How to Prevent Tarnish on Fine Jewellery

  • Wear your jewellery regularly — the friction of wearing actually helps keep surfaces clean. Pieces stored unworn for long periods often tarnish faster than those worn regularly.

  • Always put jewellery on last — after applying all cosmetics, perfume, and hair products.

  • Remove jewellery before swimming, showering, and exercising.

  • Store jewellery in airtight or low-air-circulation containers when not in use. Anti-tarnish strips in your jewellery box absorb reactive gases and significantly slow tarnish.

  • Avoid storing jewellery in the bathroom where humidity is consistently high.

  • Store silver pieces in anti-tarnish cloth or sealed polyethylene bags (not rubber bands or PVC bags, which accelerate tarnish).
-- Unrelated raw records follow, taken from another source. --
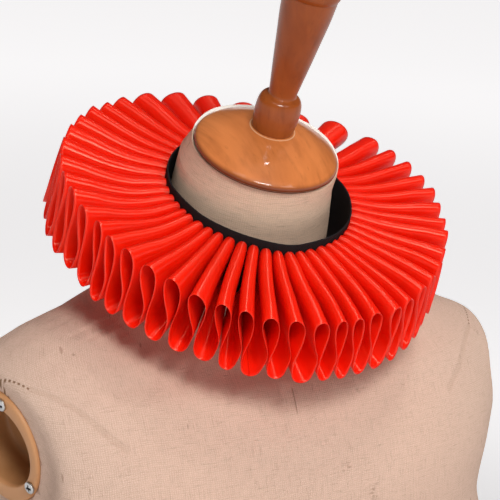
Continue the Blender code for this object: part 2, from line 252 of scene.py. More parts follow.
def splitUp(where):
    # the three numbers of a vector
    made = node(where.tree, "ShaderNodeSeparateXYZ", {}, (where,)).socket.node
    return [Sock(where.tree, output) for output in made.outputs]


def newMaterial(name, **fixed):
    # a Principled material, with its constant values set on its own sockets
    made = bpy.data.materials.new(name)
    made.use_nodes = True
    shader = made.node_tree.nodes["Principled BSDF"]
    for key, value in fixed.items():
        socket = shader.inputs[key.replace("_", " ")]
        socket.default_value = (*value, 1.0) if socket.type == "RGBA" else value
    return made, made.node_tree, shader


def feed(shader, key, value):
    value.tree.links.new(value.socket, shader.inputs[key])


def relief(shader, height, depth, strength):
    # bumps of this depth in metres where the height goes from 0 to 1
    values = {"Strength": strength, "Distance": depth, "Height": height}
    feed(shader, "Normal", node(height.tree, "ShaderNodeBump", {}, values))


def finish(piece, material, nodeName):
    # a piece's material, its body, and the solid that it stands for, which is hidden
    piece.data.materials.clear()
    piece.data.materials.append(material)
    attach(piece, "root")
    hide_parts(nodeName)


# one strip of satin, set in upright folds round the neckband; lengths in metres
ruffle = dict(
    centre=(0.0, -0.010, 0.700), leanDegrees=19.0, wall=0.00035,
    crestReach=0.155, valleyReach=0.158,  # from the centre to the rim
    rimBottom=-0.057, bandBottom=-0.047,  # the valleys' height at the rim and at the band
    foldedWidth=0.081,
    slant=0.0085, slantMore=0.0025,  # how far the walls swing aside at the rim, and how it varies
    slantBack=0.42,  # the share of it that their lower half takes back
    stripStart=-210.5, stripEnd=143.5, endTurn=1.0,  # degrees at the rim, and how much less at the band
    seamAfter=22,  # folds on the right piece
    pointsPerHalfFold=26, outwardSteps=30, smoothings=2,
    noseSteps=5, nosePower=1.4,  # the rows of points that stand closer by the band
    noseDrop=0.0004, noseNarrowing=0.06,
    noseLength=0.040,  # crests round down to the band over this share of their length
    loop=(0.20, 0.17), loopGain=0.30,  # depth and spread of a loop's widest part, and what fullness adds
    throat=(0.73, 0.14), throatGain=0.055,  # the same for the throat, and what pinch adds
    uvWidth=0.080,  # the width that the strip's pattern is drawn to
    lustreReach=0.20,  # the threads' lustre circles the centre in a box of this reach
)

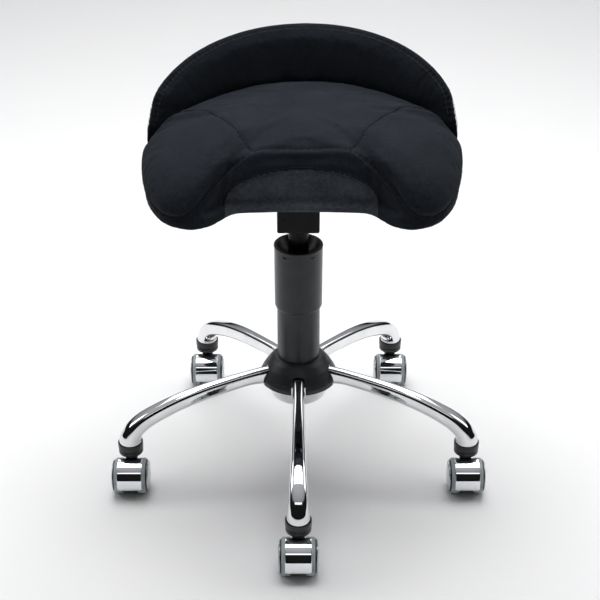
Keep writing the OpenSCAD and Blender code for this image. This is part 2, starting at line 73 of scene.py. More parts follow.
class Nodes:
    """Short ways to add the nodes that the materials here share."""

    def __init__(self, material):
        self.tree = material.node_tree
        self.shader = self.tree.nodes["Principled BSDF"]
        self.place = self.tree.nodes.new("ShaderNodeTexCoord").outputs["Object"]

    def add(self, kind, **values):
        node = self.tree.nodes.new("ShaderNode" + kind)
        for name, value in values.items():
            setattr(node, name, value)
        return node

    def link(self, output, target):
        self.tree.links.new(output, target)

    def scaled(self, scale):
        mapping = self.add("Mapping")
        mapping.inputs["Scale"].default_value = scale
        self.link(self.place, mapping.inputs["Vector"])
        return mapping.outputs["Vector"]

    def noise(self, size, detail=2.0, stretch=(1, 1, 1)):
        """Noise with features of about size millimetres, as a factor from 0 to 1."""
        node = self.add("TexNoise")
        node.inputs["Scale"].default_value = 1 / (size * MM)
        node.inputs["Detail"].default_value = detail
        self.link(self.scaled(stretch), node.inputs["Vector"])
        return node.outputs["Fac"]

    def math(self, operation, first, second):
        node = self.add("Math", operation=operation)
        for socket, value in zip(node.inputs, (first, second)):
            if isinstance(value, (int, float)):
                socket.default_value = value
            else:
                self.link(value, socket)
        return node.outputs["Value"]

    def ramp(self, factor, low, high, start=0.0, end=1.0):
        """Colour going from low to high as the factor goes from start to end."""
        node = self.add("ValToRGB")
        first, last = node.color_ramp.elements
        first.position, last.position = start, end
        first.color, last.color = (*low, 1), (*high, 1)
        self.link(factor, node.inputs["Fac"])
        return node.outputs["Color"]

    def spread(self, factor, low, high):
        """The factor's 0.3 to 0.7 mapped to low to high, for roughness."""
        node = self.add("MapRange")
        node.inputs["From Min"].default_value = 0.3
        node.inputs["From Max"].default_value = 0.7
        node.inputs["To Min"].default_value = low
        node.inputs["To Max"].default_value = high
        self.link(factor, node.inputs["Value"])
        return node.outputs["Result"]

    def bump(self, height, distance, under=None):
        """Normals bumped by a height factor that is worth distance millimetres."""
        node = self.add("Bump")
        node.inputs["Distance"].default_value = distance * MM
        node.inputs["Strength"].default_value = 1.0
        self.link(height, node.inputs["Height"])
        if under is not None:
            self.link(under, node.inputs["Normal"])
        return node.outputs["Normal"]

    def wave(self, size, axis):
        """A sine across an axis, once every size millimetres, from 0 to 1."""
        node = self.add("TexWave", wave_type="BANDS", bands_direction=axis)
        # A wave texture repeats 20 times in 2 pi units at scale 1
        node.inputs["Scale"].default_value = 2 * math.pi / (20 * size * MM)
        node.inputs["Distortion"].default_value = 0.0
        self.link(self.place, node.inputs["Vector"])
        return node.outputs["Fac"]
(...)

  • Never use rubber bands to bundle jewellery — sulfur compounds in rubber are a primary accelerant of silver and low-karat gold tarnish.

How to Remove Tarnish

Most surface tarnish on fine jewellery can be removed at home with mild soap and water and a soft cloth, followed by a buff with a jewellery polishing cloth. For more significant tarnish on silver pieces, a specialist silver polish cloth or solution is more effective. For stubborn tarnish on gold alloy pieces, a professional clean and polish by your jeweller will restore the original finish completely and quickly.

If you are uncertain about whether a cleaning product or method is safe for your specific piece, the safest approach is always to bring it to your jeweller. A professional clean takes minutes, is usually complimentary or very affordable, and poses no risk of damaging your piece.